**AIM OF THE EXERCISE:** Look for the string "into" in every line, and copy each line that has it.

+-------+

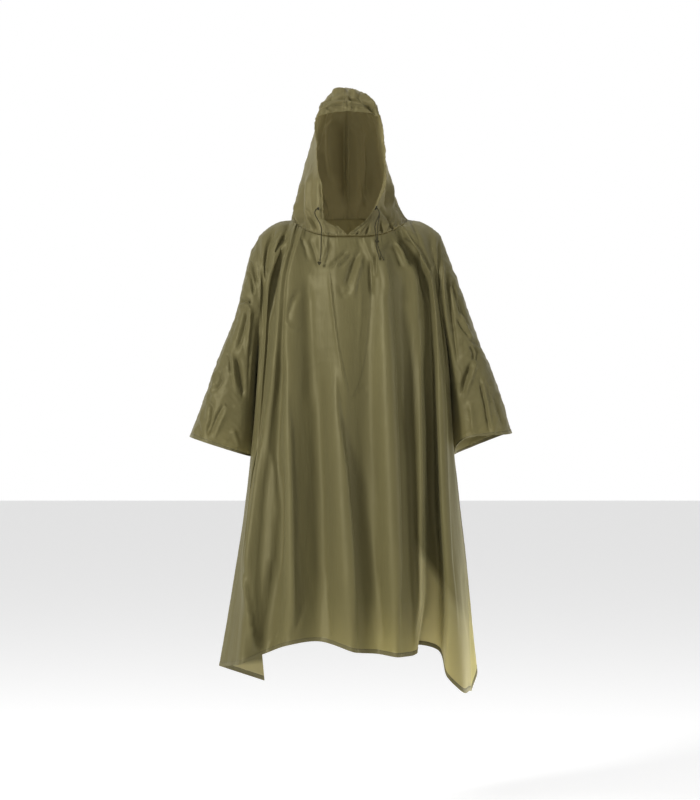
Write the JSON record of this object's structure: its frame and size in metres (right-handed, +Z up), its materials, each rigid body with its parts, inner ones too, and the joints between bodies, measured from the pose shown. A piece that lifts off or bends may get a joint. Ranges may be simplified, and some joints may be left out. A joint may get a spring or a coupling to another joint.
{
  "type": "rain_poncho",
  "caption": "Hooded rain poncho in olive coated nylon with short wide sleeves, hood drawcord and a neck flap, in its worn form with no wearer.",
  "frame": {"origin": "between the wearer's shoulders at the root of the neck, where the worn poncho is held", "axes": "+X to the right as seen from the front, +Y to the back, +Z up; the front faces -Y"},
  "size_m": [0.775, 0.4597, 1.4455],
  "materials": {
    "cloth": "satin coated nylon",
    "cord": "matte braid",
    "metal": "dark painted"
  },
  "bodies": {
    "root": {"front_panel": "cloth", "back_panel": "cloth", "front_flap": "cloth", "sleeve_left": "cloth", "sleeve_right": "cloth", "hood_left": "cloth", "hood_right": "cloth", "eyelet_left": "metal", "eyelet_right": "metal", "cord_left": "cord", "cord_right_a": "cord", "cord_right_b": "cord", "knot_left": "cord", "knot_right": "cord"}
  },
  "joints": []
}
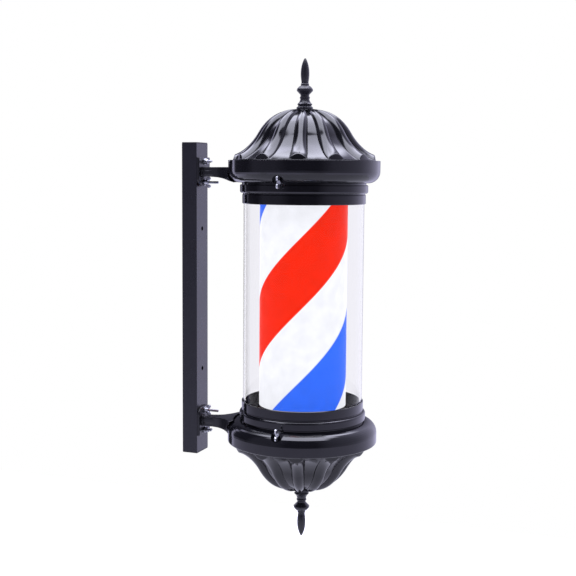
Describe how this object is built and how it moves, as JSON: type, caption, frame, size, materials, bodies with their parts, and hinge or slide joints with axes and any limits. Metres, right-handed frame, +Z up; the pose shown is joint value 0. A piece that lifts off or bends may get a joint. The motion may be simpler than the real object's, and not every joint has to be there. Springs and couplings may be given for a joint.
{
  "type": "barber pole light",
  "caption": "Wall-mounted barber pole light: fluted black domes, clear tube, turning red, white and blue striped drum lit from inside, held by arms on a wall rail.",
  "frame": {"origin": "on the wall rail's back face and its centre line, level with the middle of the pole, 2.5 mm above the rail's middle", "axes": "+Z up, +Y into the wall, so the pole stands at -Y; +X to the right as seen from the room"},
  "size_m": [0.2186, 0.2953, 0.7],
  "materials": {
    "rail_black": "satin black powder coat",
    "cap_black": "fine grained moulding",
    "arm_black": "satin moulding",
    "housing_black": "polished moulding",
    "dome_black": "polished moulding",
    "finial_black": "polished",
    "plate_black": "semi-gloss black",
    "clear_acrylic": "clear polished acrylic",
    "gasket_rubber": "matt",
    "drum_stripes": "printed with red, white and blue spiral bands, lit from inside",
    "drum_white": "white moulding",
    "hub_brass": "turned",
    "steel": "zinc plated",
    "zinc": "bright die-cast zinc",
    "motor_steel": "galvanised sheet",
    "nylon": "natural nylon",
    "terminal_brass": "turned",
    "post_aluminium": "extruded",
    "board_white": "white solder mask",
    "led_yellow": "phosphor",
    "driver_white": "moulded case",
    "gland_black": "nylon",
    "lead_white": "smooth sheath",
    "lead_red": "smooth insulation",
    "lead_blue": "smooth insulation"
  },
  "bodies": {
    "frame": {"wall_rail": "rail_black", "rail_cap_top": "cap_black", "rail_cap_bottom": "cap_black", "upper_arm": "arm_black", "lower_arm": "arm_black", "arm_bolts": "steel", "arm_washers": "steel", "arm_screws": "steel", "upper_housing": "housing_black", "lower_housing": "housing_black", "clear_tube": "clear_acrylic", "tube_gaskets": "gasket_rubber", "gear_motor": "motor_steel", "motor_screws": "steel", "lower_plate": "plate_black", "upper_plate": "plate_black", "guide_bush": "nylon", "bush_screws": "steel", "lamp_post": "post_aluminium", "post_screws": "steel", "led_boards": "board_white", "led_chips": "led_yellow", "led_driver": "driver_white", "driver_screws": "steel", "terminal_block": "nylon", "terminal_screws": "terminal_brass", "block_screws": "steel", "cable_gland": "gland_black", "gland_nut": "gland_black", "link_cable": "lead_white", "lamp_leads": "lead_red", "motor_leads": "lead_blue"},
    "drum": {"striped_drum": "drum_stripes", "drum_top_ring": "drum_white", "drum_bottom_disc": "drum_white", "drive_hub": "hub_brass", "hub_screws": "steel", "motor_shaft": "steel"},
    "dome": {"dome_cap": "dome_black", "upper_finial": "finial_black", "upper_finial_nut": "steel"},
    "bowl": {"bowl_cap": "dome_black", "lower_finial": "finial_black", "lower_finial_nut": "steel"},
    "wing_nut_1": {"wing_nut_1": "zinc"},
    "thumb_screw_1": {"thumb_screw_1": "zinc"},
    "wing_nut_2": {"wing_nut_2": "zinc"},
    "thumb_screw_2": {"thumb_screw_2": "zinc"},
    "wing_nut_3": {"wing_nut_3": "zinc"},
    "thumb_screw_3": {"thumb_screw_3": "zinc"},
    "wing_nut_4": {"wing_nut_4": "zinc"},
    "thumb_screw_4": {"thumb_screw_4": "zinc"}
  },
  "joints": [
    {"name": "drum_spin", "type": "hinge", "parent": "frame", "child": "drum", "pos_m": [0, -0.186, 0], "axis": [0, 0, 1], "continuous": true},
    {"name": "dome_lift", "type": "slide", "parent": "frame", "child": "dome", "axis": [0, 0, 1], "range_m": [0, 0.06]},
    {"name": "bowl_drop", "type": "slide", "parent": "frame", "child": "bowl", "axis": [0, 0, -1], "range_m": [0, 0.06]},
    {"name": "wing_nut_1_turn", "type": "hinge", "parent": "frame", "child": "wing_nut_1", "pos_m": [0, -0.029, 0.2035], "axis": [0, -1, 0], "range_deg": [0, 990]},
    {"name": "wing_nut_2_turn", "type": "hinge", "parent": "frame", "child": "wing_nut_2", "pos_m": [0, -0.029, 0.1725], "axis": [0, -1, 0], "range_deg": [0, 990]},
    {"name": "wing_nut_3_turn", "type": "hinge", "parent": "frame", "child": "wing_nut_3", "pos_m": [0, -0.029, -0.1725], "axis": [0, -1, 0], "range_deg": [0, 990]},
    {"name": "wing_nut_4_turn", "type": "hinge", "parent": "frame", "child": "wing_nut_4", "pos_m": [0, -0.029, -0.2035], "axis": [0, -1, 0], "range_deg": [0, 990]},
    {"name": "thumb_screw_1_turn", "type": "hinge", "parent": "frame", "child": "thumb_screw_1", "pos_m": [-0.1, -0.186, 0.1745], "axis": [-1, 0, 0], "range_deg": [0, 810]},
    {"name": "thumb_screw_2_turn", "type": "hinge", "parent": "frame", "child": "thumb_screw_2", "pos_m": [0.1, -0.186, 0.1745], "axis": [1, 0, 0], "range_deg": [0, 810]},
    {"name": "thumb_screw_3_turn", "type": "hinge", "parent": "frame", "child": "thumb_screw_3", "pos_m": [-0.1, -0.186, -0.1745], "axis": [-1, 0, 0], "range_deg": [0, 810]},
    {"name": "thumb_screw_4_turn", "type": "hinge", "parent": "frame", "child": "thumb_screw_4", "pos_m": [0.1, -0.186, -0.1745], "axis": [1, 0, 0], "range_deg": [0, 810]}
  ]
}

+-------+

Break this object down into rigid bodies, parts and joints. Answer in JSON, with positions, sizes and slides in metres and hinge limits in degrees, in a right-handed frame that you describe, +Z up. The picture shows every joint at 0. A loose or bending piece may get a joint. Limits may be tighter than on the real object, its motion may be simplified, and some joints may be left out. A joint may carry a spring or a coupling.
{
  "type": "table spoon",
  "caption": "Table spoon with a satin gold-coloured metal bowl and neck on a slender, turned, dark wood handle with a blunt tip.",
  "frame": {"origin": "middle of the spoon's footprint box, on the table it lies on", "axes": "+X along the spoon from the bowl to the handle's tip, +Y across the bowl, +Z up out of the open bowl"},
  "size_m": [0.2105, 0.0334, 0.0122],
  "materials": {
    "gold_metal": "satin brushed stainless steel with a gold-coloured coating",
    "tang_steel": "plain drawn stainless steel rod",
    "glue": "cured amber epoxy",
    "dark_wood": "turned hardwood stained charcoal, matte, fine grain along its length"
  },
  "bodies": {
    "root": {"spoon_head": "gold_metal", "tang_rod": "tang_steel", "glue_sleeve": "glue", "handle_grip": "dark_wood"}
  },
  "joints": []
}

+-------+

**ANSWER FOR THE TASK:**
  "frame": {"origin": "on the wall rail's back face and its centre line, level with the middle of the pole, 2.5 mm above the rail's middle", "axes": "+Z up, +Y into the wall, so the pole stands at -Y; +X to the right as seen from the room"},
Break this object down into rigid bodies, parts and joints. Answer in JSON, with positions, sizes and slides in metres and hinge limits in degrees, in a right-handed frame that you describe, +Z up. The picture shows every joint at 0. A loose or bending piece may get a joint. Limits may be tighter than on the real object, its motion may be simplified, and some joints may be left out. A joint may carry a spring or a coupling.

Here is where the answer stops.